--- Start of Data extract ---
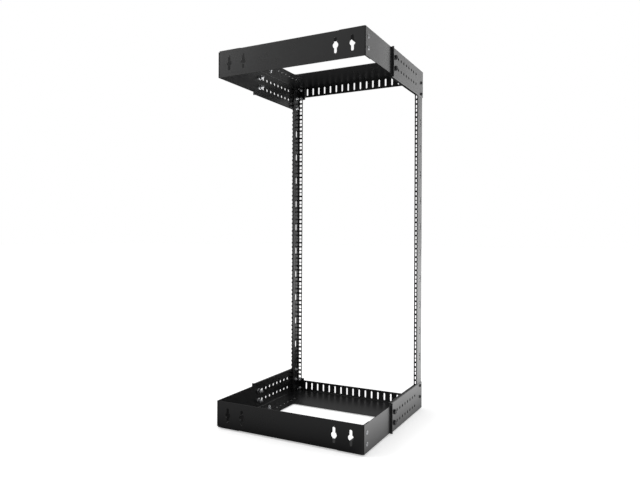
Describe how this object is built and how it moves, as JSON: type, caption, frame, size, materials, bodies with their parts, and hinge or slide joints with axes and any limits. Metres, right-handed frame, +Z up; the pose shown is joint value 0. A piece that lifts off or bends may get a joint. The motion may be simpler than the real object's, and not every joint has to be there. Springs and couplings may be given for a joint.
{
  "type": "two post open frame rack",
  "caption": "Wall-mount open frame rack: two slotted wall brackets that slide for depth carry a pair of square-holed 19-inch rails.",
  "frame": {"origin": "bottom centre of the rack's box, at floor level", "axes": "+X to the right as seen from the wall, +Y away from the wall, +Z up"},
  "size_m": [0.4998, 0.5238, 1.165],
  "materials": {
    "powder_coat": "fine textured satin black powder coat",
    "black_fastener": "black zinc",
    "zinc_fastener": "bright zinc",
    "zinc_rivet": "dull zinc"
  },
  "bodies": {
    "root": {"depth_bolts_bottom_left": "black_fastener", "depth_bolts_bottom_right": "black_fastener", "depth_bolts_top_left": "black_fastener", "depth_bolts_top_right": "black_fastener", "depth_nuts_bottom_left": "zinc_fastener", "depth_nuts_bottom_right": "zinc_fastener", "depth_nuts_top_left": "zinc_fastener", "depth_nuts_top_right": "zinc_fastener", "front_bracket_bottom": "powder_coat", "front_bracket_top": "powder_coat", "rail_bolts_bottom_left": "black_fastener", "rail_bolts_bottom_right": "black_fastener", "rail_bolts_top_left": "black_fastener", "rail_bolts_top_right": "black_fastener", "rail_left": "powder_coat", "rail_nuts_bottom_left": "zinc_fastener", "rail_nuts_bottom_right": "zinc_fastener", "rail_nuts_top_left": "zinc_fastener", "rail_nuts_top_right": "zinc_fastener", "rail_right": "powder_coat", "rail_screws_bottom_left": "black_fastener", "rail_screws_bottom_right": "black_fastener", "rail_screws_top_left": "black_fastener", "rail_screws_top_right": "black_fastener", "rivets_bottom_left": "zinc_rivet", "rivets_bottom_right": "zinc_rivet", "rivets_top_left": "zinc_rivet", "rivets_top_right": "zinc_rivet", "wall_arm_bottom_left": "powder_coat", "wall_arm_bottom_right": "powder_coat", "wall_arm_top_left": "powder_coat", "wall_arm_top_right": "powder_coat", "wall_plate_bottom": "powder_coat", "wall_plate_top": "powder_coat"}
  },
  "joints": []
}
--- End of Data extract ---
### Task brief
Copy down the whole of the data above, matching it exactly.

### Answer
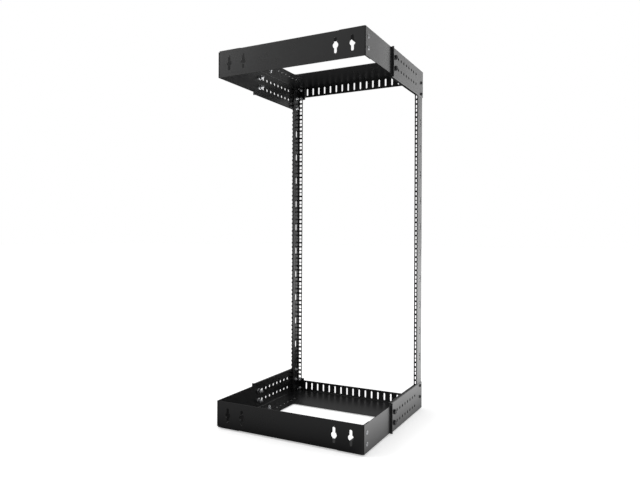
Describe how this object is built and how it moves, as JSON: type, caption, frame, size, materials, bodies with their parts, and hinge or slide joints with axes and any limits. Metres, right-handed frame, +Z up; the pose shown is joint value 0. A piece that lifts off or bends may get a joint. The motion may be simpler than the real object's, and not every joint has to be there. Springs and couplings may be given for a joint.
{
  "type": "two post open frame rack",
  "caption": "Wall-mount open frame rack: two slotted wall brackets that slide for depth carry a pair of square-holed 19-inch rails.",
  "frame": {"origin": "bottom centre of the rack's box, at floor level", "axes": "+X to the right as seen from the wall, +Y away from the wall, +Z up"},
  "size_m": [0.4998, 0.5238, 1.165],
  "materials": {
    "powder_coat": "fine textured satin black powder coat",
    "black_fastener": "black zinc",
    "zinc_fastener": "bright zinc",
    "zinc_rivet": "dull zinc"
  },
  "bodies": {
    "root": {"depth_bolts_bottom_left": "black_fastener", "depth_bolts_bottom_right": "black_fastener", "depth_bolts_top_left": "black_fastener", "depth_bolts_top_right": "black_fastener", "depth_nuts_bottom_left": "zinc_fastener", "depth_nuts_bottom_right": "zinc_fastener", "depth_nuts_top_left": "zinc_fastener", "depth_nuts_top_right": "zinc_fastener", "front_bracket_bottom": "powder_coat", "front_bracket_top": "powder_coat", "rail_bolts_bottom_left": "black_fastener", "rail_bolts_bottom_right": "black_fastener", "rail_bolts_top_left": "black_fastener", "rail_bolts_top_right": "black_fastener", "rail_left": "powder_coat", "rail_nuts_bottom_left": "zinc_fastener", "rail_nuts_bottom_right": "zinc_fastener", "rail_nuts_top_left": "zinc_fastener", "rail_nuts_top_right": "zinc_fastener", "rail_right": "powder_coat", "rail_screws_bottom_left": "black_fastener", "rail_screws_bottom_right": "black_fastener", "rail_screws_top_left": "black_fastener", "rail_screws_top_right": "black_fastener", "rivets_bottom_left": "zinc_rivet", "rivets_bottom_right": "zinc_rivet", "rivets_top_left": "zinc_rivet", "rivets_top_right": "zinc_rivet", "wall_arm_bottom_left": "powder_coat", "wall_arm_bottom_right": "powder_coat", "wall_arm_top_left": "powder_coat", "wall_arm_top_right": "powder_coat", "wall_plate_bottom": "powder_coat", "wall_plate_top": "powder_coat"}
  },
  "joints": []
}